→ **Recorded information**:
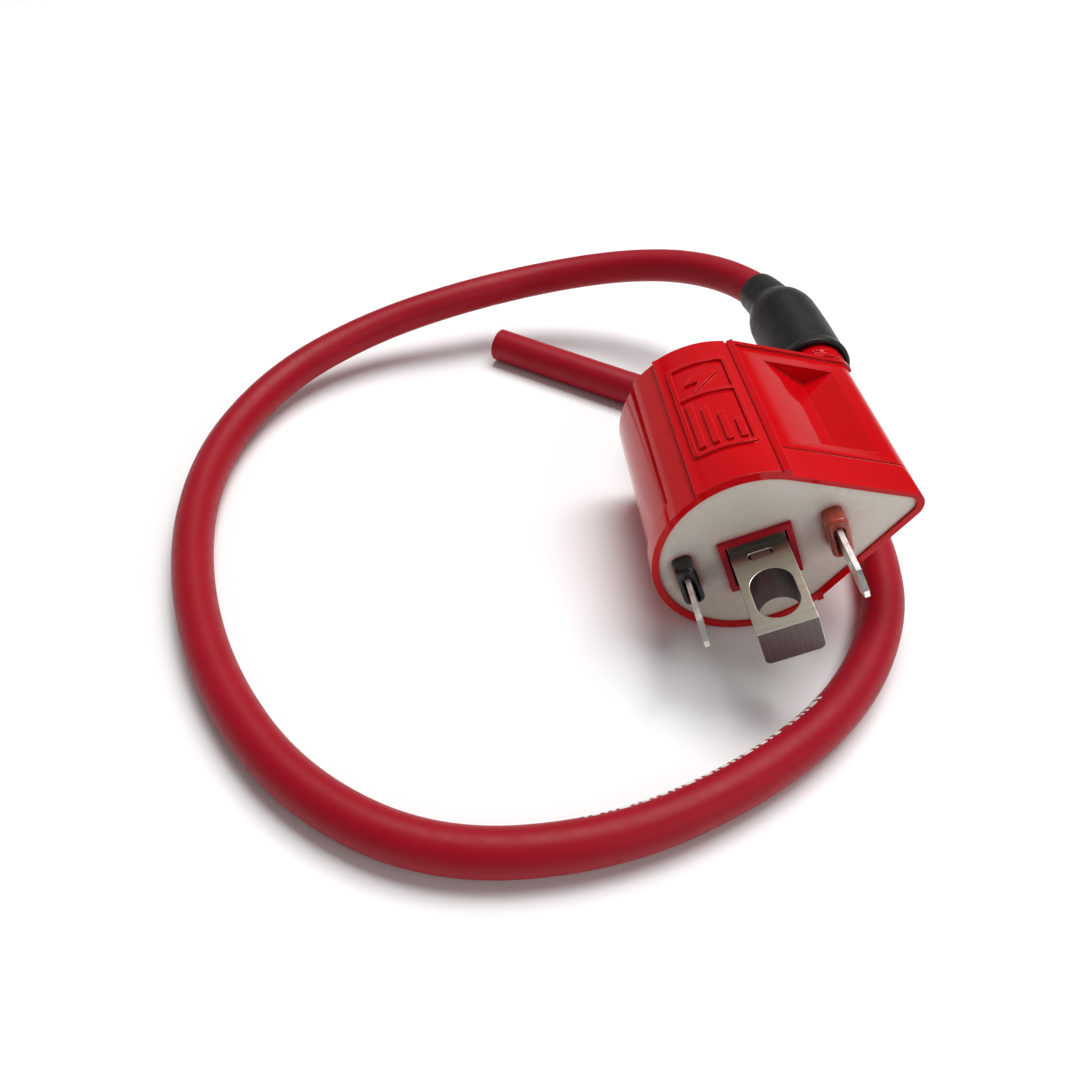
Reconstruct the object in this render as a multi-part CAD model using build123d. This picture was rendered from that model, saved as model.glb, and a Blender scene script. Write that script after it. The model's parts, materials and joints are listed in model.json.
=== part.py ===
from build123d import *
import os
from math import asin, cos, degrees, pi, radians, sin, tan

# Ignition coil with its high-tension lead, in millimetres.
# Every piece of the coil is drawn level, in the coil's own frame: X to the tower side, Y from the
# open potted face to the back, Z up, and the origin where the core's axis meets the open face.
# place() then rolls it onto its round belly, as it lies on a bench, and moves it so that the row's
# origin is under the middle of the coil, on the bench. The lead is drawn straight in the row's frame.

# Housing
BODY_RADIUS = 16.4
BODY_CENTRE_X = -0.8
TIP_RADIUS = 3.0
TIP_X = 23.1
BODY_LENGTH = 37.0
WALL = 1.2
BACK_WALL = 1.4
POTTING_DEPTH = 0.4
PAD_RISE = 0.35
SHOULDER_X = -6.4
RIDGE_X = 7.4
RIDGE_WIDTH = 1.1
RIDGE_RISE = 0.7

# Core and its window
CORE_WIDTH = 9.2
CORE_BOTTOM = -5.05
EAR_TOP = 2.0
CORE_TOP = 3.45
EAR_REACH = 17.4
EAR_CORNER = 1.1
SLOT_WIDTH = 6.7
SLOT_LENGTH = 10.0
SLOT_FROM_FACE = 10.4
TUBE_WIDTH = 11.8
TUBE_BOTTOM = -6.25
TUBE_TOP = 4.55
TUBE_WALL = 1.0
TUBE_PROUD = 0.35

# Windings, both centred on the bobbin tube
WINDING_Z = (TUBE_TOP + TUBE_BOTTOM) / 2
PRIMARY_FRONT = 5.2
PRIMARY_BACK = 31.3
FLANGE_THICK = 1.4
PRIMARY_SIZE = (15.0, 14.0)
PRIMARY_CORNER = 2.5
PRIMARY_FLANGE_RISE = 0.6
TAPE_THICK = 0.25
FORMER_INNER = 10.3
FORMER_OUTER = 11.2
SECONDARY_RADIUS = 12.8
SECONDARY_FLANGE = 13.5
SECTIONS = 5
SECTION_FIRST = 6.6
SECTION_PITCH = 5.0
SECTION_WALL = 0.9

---

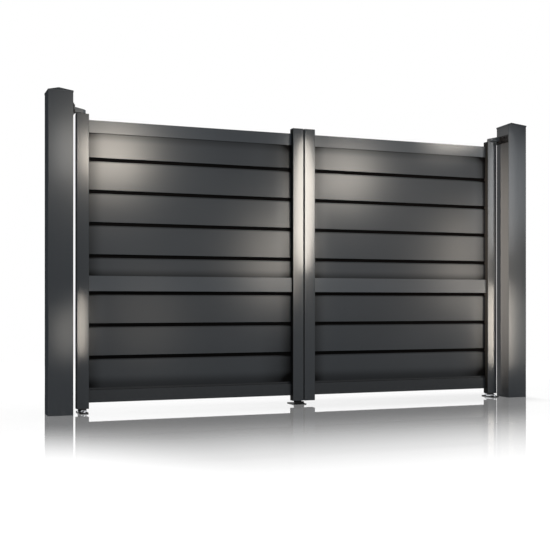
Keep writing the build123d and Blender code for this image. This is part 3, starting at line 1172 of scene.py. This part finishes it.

==

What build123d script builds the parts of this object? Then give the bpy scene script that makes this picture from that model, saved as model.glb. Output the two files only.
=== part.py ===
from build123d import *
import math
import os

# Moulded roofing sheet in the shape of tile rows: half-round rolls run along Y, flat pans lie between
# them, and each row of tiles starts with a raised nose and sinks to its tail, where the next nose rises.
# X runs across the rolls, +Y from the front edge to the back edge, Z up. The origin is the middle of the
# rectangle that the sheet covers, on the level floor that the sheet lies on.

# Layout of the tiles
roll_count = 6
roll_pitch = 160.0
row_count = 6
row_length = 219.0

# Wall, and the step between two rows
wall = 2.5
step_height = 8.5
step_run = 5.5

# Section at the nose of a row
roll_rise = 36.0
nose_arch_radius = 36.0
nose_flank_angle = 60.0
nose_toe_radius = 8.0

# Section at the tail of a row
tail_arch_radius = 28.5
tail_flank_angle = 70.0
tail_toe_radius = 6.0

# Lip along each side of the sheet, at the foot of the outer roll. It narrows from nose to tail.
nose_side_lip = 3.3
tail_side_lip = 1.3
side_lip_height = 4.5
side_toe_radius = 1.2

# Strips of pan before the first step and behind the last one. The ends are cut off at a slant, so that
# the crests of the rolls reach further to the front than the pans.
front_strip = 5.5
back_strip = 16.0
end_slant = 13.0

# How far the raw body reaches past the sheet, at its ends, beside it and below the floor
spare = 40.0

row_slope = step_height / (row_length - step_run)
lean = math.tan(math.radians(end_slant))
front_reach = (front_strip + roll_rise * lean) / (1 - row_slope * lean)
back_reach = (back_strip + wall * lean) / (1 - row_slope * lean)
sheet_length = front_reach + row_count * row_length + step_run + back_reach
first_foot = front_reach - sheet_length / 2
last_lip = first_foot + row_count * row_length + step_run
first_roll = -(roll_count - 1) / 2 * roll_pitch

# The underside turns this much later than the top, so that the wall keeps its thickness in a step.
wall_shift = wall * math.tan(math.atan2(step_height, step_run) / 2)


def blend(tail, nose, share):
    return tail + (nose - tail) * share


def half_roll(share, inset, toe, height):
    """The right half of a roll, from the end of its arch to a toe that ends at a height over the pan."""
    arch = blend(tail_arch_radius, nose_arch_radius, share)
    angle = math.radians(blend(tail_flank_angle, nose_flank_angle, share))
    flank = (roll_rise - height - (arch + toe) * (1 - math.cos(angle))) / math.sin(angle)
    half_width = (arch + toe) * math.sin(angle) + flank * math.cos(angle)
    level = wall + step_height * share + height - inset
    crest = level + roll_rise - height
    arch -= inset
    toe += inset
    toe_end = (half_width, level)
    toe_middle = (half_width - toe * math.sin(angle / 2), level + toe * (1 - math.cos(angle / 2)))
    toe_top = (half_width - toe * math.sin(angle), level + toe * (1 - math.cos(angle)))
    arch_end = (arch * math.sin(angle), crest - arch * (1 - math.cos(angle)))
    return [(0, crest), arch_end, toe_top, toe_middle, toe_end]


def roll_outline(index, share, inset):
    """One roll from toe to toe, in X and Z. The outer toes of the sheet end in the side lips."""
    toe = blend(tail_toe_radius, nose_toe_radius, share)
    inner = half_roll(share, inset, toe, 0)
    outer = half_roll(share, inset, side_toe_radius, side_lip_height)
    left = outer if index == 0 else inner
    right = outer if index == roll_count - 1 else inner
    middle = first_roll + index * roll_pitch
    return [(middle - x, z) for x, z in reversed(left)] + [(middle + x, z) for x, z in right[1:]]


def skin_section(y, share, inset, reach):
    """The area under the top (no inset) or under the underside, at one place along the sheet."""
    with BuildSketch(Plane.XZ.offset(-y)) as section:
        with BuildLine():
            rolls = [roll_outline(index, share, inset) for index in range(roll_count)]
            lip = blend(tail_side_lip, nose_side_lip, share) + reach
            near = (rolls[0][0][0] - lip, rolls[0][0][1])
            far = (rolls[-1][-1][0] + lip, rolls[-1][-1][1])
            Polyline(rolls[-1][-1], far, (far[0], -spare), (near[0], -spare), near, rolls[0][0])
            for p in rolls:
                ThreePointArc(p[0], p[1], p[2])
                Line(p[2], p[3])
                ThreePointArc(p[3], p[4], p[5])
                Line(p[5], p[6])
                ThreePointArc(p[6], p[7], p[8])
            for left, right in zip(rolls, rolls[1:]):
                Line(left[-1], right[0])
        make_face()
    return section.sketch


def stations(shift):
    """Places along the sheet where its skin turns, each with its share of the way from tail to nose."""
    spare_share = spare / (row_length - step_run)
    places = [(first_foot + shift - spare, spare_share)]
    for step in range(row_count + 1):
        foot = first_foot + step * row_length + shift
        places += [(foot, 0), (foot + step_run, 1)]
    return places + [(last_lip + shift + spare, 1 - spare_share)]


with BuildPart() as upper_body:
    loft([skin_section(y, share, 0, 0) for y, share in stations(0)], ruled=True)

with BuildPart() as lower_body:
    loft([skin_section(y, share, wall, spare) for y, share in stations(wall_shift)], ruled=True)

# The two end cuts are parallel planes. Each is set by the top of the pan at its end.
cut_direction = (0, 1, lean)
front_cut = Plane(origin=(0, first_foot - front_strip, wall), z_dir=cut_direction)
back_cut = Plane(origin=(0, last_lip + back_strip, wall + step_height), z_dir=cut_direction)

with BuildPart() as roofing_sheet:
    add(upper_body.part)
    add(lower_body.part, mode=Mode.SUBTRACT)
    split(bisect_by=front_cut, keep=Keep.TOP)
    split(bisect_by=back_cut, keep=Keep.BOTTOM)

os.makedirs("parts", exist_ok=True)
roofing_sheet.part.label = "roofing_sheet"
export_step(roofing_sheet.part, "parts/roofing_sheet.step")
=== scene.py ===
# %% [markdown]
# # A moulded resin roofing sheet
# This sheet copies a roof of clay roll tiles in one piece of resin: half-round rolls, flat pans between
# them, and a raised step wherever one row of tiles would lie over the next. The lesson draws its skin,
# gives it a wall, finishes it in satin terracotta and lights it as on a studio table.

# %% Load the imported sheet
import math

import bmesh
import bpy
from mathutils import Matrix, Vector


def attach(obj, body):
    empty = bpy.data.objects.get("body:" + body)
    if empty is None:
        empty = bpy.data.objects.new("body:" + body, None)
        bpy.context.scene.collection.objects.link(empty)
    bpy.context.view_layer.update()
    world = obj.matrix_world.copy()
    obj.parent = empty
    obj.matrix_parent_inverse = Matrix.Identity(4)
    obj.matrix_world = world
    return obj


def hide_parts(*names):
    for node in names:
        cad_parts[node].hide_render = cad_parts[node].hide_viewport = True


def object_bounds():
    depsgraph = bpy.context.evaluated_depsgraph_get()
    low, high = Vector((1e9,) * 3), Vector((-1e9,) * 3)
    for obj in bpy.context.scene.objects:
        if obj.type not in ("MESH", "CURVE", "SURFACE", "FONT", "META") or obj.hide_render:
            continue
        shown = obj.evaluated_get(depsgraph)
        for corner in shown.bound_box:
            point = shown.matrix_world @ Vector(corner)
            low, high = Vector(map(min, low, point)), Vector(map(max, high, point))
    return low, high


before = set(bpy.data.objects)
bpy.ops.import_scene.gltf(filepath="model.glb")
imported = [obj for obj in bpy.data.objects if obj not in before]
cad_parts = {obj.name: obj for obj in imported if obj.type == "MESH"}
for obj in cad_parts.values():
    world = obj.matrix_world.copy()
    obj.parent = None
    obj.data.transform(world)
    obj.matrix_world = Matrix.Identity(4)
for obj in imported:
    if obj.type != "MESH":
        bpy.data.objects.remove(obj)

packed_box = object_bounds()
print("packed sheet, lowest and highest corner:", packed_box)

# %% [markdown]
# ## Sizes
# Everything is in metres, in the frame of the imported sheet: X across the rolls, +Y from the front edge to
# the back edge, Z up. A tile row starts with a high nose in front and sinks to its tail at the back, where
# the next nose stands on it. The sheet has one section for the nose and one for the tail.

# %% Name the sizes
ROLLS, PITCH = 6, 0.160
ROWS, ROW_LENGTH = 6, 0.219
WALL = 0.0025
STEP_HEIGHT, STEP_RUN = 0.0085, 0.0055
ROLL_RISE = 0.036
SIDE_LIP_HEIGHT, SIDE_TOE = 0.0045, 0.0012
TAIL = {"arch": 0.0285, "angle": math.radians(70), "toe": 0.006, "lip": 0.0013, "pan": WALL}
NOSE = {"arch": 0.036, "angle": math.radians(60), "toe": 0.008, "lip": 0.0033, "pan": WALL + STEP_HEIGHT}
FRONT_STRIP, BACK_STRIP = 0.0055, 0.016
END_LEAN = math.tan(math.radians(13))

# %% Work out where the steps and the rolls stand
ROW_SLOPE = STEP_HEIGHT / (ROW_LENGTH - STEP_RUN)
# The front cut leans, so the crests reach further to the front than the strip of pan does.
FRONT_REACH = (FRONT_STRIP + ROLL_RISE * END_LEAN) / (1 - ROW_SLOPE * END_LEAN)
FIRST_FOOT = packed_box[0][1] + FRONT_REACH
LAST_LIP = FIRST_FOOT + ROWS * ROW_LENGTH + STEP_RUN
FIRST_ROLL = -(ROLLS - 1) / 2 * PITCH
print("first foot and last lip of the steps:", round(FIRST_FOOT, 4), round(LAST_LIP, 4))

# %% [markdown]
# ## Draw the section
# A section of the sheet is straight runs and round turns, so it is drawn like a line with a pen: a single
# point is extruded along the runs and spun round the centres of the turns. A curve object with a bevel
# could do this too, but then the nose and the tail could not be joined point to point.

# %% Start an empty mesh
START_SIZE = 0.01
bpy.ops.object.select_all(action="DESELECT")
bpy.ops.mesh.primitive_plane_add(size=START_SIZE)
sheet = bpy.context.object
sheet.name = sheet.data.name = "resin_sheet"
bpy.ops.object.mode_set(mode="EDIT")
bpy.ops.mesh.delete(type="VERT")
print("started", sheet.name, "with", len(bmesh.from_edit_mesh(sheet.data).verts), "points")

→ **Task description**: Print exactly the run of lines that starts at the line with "bpy.context.scene.collection.objects.link(empty)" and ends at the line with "for node in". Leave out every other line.

→ **Written response**:
        bpy.context.scene.collection.objects.link(empty)
    bpy.context.view_layer.update()
    world = obj.matrix_world.copy()
    obj.parent = empty
    obj.matrix_parent_inverse = Matrix.Identity(4)
    obj.matrix_world = world
    return obj


def hide_parts(*names):
    for node in names:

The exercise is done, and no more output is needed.